Exercise:
Copy each line exactly. Leave nothing out.

Dataset section:
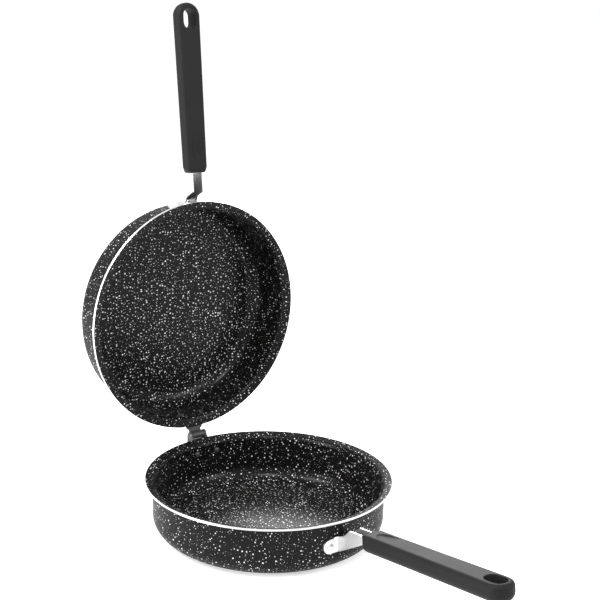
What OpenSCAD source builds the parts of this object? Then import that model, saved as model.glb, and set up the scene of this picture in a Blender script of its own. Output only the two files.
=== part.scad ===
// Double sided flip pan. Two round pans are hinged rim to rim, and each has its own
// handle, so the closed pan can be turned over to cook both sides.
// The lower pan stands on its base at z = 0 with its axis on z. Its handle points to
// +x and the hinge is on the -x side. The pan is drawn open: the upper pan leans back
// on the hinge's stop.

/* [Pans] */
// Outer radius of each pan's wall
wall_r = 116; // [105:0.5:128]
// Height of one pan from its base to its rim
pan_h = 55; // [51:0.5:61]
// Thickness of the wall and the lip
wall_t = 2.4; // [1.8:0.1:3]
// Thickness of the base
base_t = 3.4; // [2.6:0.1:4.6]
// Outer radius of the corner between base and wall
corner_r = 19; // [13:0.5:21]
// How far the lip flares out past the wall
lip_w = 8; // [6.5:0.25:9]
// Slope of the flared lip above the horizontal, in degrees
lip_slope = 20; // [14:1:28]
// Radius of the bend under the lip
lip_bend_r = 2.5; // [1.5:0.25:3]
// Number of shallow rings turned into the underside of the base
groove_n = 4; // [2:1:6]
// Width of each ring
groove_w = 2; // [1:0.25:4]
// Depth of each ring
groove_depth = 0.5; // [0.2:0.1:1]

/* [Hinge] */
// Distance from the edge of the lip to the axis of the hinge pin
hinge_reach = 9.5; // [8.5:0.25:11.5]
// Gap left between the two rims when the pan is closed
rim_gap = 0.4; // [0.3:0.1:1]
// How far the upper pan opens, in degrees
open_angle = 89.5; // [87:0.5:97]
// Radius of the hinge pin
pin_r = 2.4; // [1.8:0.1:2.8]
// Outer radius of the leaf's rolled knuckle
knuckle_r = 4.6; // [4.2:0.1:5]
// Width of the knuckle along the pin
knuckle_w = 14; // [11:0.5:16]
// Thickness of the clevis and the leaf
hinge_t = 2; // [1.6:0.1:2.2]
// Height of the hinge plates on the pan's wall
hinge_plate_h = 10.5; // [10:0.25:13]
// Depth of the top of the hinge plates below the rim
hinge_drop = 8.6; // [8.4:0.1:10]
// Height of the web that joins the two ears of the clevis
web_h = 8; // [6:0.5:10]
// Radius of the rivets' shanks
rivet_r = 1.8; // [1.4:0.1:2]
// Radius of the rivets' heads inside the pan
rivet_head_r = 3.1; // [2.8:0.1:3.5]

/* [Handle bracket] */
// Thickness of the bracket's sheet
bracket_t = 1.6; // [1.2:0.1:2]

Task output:
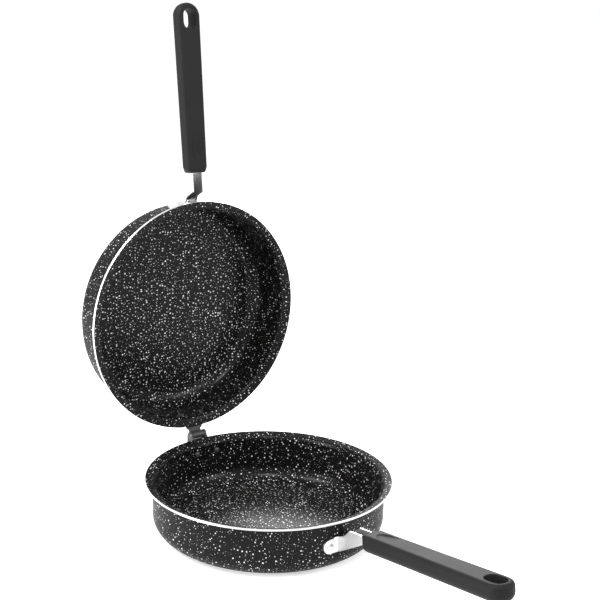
What OpenSCAD source builds the parts of this object? Then import that model, saved as model.glb, and set up the scene of this picture in a Blender script of its own. Output only the two files.
=== part.scad ===
// Double sided flip pan. Two round pans are hinged rim to rim, and each has its own
// handle, so the closed pan can be turned over to cook both sides.
// The lower pan stands on its base at z = 0 with its axis on z. Its handle points to
// +x and the hinge is on the -x side. The pan is drawn open: the upper pan leans back
// on the hinge's stop.

/* [Pans] */
// Outer radius of each pan's wall
wall_r = 116; // [105:0.5:128]
// Height of one pan from its base to its rim
pan_h = 55; // [51:0.5:61]
// Thickness of the wall and the lip
wall_t = 2.4; // [1.8:0.1:3]
// Thickness of the base
base_t = 3.4; // [2.6:0.1:4.6]
// Outer radius of the corner between base and wall
corner_r = 19; // [13:0.5:21]
// How far the lip flares out past the wall
lip_w = 8; // [6.5:0.25:9]
// Slope of the flared lip above the horizontal, in degrees
lip_slope = 20; // [14:1:28]
// Radius of the bend under the lip
lip_bend_r = 2.5; // [1.5:0.25:3]
// Number of shallow rings turned into the underside of the base
groove_n = 4; // [2:1:6]
// Width of each ring
groove_w = 2; // [1:0.25:4]
// Depth of each ring
groove_depth = 0.5; // [0.2:0.1:1]

/* [Hinge] */
// Distance from the edge of the lip to the axis of the hinge pin
hinge_reach = 9.5; // [8.5:0.25:11.5]
// Gap left between the two rims when the pan is closed
rim_gap = 0.4; // [0.3:0.1:1]
// How far the upper pan opens, in degrees
open_angle = 89.5; // [87:0.5:97]
// Radius of the hinge pin
pin_r = 2.4; // [1.8:0.1:2.8]
// Outer radius of the leaf's rolled knuckle
knuckle_r = 4.6; // [4.2:0.1:5]
// Width of the knuckle along the pin
knuckle_w = 14; // [11:0.5:16]
// Thickness of the clevis and the leaf
hinge_t = 2; // [1.6:0.1:2.2]
// Height of the hinge plates on the pan's wall
hinge_plate_h = 10.5; // [10:0.25:13]
// Depth of the top of the hinge plates below the rim
hinge_drop = 8.6; // [8.4:0.1:10]
// Height of the web that joins the two ears of the clevis
web_h = 8; // [6:0.5:10]
// Radius of the rivets' shanks
rivet_r = 1.8; // [1.4:0.1:2]
// Radius of the rivets' heads inside the pan
rivet_head_r = 3.1; // [2.8:0.1:3.5]

/* [Handle bracket] */
// Thickness of the bracket's sheet
bracket_t = 1.6; // [1.2:0.1:2]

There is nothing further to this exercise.